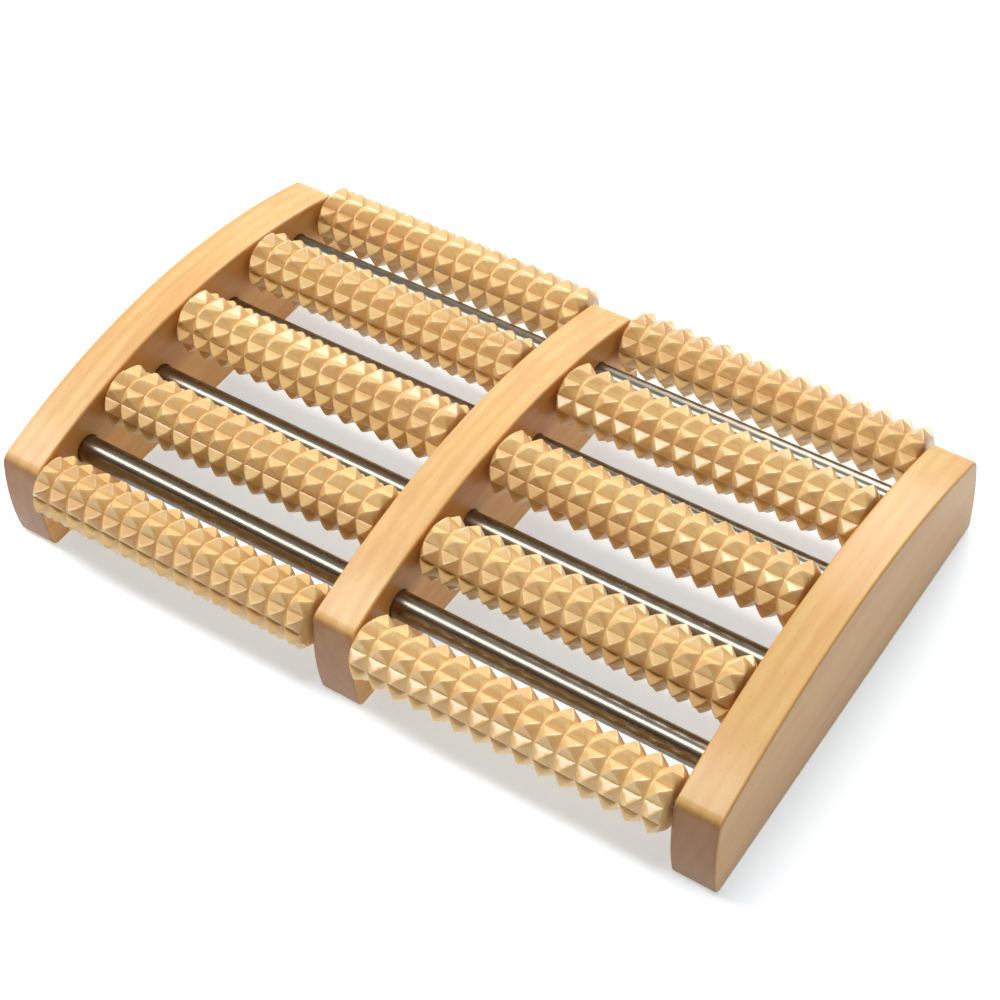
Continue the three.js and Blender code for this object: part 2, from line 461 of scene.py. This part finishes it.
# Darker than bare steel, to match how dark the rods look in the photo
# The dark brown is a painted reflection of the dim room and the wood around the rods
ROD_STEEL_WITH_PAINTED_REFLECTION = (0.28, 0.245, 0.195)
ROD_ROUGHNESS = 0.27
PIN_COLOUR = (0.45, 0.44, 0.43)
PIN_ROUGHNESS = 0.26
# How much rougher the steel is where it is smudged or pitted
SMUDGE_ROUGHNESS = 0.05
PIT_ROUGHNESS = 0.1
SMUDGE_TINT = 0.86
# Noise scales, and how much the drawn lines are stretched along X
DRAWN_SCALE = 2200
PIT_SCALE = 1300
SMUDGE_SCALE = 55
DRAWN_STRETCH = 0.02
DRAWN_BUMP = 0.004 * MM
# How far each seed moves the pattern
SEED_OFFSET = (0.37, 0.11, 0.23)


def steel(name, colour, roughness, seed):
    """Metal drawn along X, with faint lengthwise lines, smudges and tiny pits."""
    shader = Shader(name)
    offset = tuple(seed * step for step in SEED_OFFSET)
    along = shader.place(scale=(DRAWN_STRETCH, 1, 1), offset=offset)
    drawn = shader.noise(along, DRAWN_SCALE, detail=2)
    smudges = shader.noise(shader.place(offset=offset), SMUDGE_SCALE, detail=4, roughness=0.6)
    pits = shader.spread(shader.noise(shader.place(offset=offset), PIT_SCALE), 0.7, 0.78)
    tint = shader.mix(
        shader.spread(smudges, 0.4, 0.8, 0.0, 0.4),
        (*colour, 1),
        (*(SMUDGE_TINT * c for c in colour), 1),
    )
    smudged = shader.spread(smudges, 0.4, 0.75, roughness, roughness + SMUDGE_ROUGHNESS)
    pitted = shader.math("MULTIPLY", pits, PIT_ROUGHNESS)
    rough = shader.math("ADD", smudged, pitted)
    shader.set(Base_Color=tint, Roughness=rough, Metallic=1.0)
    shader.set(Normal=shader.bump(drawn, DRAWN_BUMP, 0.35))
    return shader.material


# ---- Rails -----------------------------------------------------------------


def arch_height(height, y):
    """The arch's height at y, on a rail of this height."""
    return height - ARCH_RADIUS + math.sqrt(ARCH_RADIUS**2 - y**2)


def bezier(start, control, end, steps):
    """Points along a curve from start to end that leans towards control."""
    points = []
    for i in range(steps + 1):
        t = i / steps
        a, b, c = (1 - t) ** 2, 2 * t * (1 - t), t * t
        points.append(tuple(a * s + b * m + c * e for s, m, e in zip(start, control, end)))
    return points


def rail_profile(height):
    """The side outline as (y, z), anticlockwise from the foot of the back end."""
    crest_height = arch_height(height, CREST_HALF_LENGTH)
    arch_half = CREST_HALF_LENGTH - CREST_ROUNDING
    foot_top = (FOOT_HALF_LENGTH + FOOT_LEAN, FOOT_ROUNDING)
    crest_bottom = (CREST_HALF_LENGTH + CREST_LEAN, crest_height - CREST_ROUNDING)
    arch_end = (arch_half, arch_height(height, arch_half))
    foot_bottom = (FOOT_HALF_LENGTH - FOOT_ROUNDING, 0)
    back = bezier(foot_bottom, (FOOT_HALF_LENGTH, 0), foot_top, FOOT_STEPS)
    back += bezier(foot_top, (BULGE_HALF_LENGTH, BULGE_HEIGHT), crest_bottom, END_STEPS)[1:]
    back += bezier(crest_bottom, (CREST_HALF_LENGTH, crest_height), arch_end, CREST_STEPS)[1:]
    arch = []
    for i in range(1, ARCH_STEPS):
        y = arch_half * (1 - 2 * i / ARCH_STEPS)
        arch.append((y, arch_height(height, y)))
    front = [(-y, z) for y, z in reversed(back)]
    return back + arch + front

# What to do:
Return the whole listing exactly.

# Finished answer:
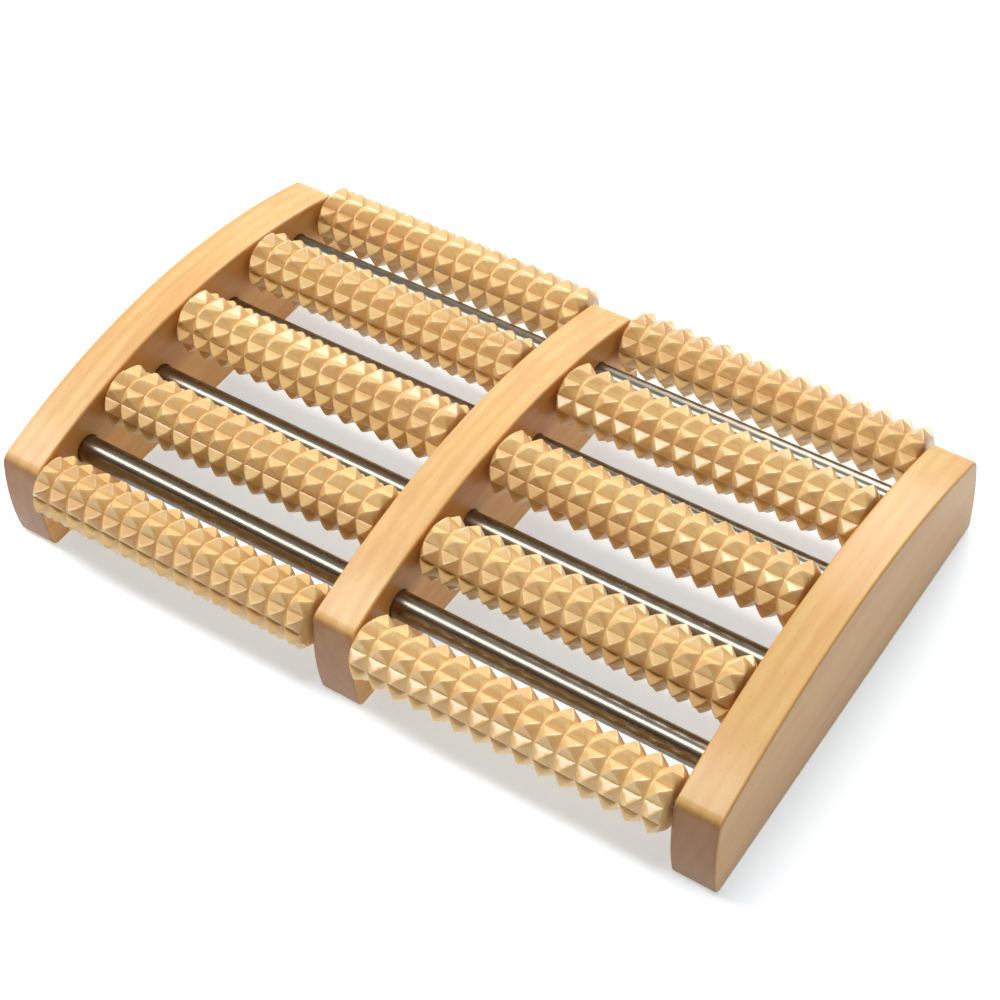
Continue the three.js and Blender code for this object: part 2, from line 461 of scene.py. This part finishes it.
# Darker than bare steel, to match how dark the rods look in the photo
# The dark brown is a painted reflection of the dim room and the wood around the rods
ROD_STEEL_WITH_PAINTED_REFLECTION = (0.28, 0.245, 0.195)
ROD_ROUGHNESS = 0.27
PIN_COLOUR = (0.45, 0.44, 0.43)
PIN_ROUGHNESS = 0.26
# How much rougher the steel is where it is smudged or pitted
SMUDGE_ROUGHNESS = 0.05
PIT_ROUGHNESS = 0.1
SMUDGE_TINT = 0.86
# Noise scales, and how much the drawn lines are stretched along X
DRAWN_SCALE = 2200
PIT_SCALE = 1300
SMUDGE_SCALE = 55
DRAWN_STRETCH = 0.02
DRAWN_BUMP = 0.004 * MM
# How far each seed moves the pattern
SEED_OFFSET = (0.37, 0.11, 0.23)


def steel(name, colour, roughness, seed):
    """Metal drawn along X, with faint lengthwise lines, smudges and tiny pits."""
    shader = Shader(name)
    offset = tuple(seed * step for step in SEED_OFFSET)
    along = shader.place(scale=(DRAWN_STRETCH, 1, 1), offset=offset)
    drawn = shader.noise(along, DRAWN_SCALE, detail=2)
    smudges = shader.noise(shader.place(offset=offset), SMUDGE_SCALE, detail=4, roughness=0.6)
    pits = shader.spread(shader.noise(shader.place(offset=offset), PIT_SCALE), 0.7, 0.78)
    tint = shader.mix(
        shader.spread(smudges, 0.4, 0.8, 0.0, 0.4),
        (*colour, 1),
        (*(SMUDGE_TINT * c for c in colour), 1),
    )
    smudged = shader.spread(smudges, 0.4, 0.75, roughness, roughness + SMUDGE_ROUGHNESS)
    pitted = shader.math("MULTIPLY", pits, PIT_ROUGHNESS)
    rough = shader.math("ADD", smudged, pitted)
    shader.set(Base_Color=tint, Roughness=rough, Metallic=1.0)
    shader.set(Normal=shader.bump(drawn, DRAWN_BUMP, 0.35))
    return shader.material


# ---- Rails -----------------------------------------------------------------


def arch_height(height, y):
    """The arch's height at y, on a rail of this height."""
    return height - ARCH_RADIUS + math.sqrt(ARCH_RADIUS**2 - y**2)


def bezier(start, control, end, steps):
    """Points along a curve from start to end that leans towards control."""
    points = []
    for i in range(steps + 1):
        t = i / steps
        a, b, c = (1 - t) ** 2, 2 * t * (1 - t), t * t
        points.append(tuple(a * s + b * m + c * e for s, m, e in zip(start, control, end)))
    return points


def rail_profile(height):
    """The side outline as (y, z), anticlockwise from the foot of the back end."""
    crest_height = arch_height(height, CREST_HALF_LENGTH)
    arch_half = CREST_HALF_LENGTH - CREST_ROUNDING
    foot_top = (FOOT_HALF_LENGTH + FOOT_LEAN, FOOT_ROUNDING)
    crest_bottom = (CREST_HALF_LENGTH + CREST_LEAN, crest_height - CREST_ROUNDING)
    arch_end = (arch_half, arch_height(height, arch_half))
    foot_bottom = (FOOT_HALF_LENGTH - FOOT_ROUNDING, 0)
    back = bezier(foot_bottom, (FOOT_HALF_LENGTH, 0), foot_top, FOOT_STEPS)
    back += bezier(foot_top, (BULGE_HALF_LENGTH, BULGE_HEIGHT), crest_bottom, END_STEPS)[1:]
    back += bezier(crest_bottom, (CREST_HALF_LENGTH, crest_height), arch_end, CREST_STEPS)[1:]
    arch = []
    for i in range(1, ARCH_STEPS):
        y = arch_half * (1 - 2 * i / ARCH_STEPS)
        arch.append((y, arch_height(height, y)))
    front = [(-y, z) for y, z in reversed(back)]
    return back + arch + front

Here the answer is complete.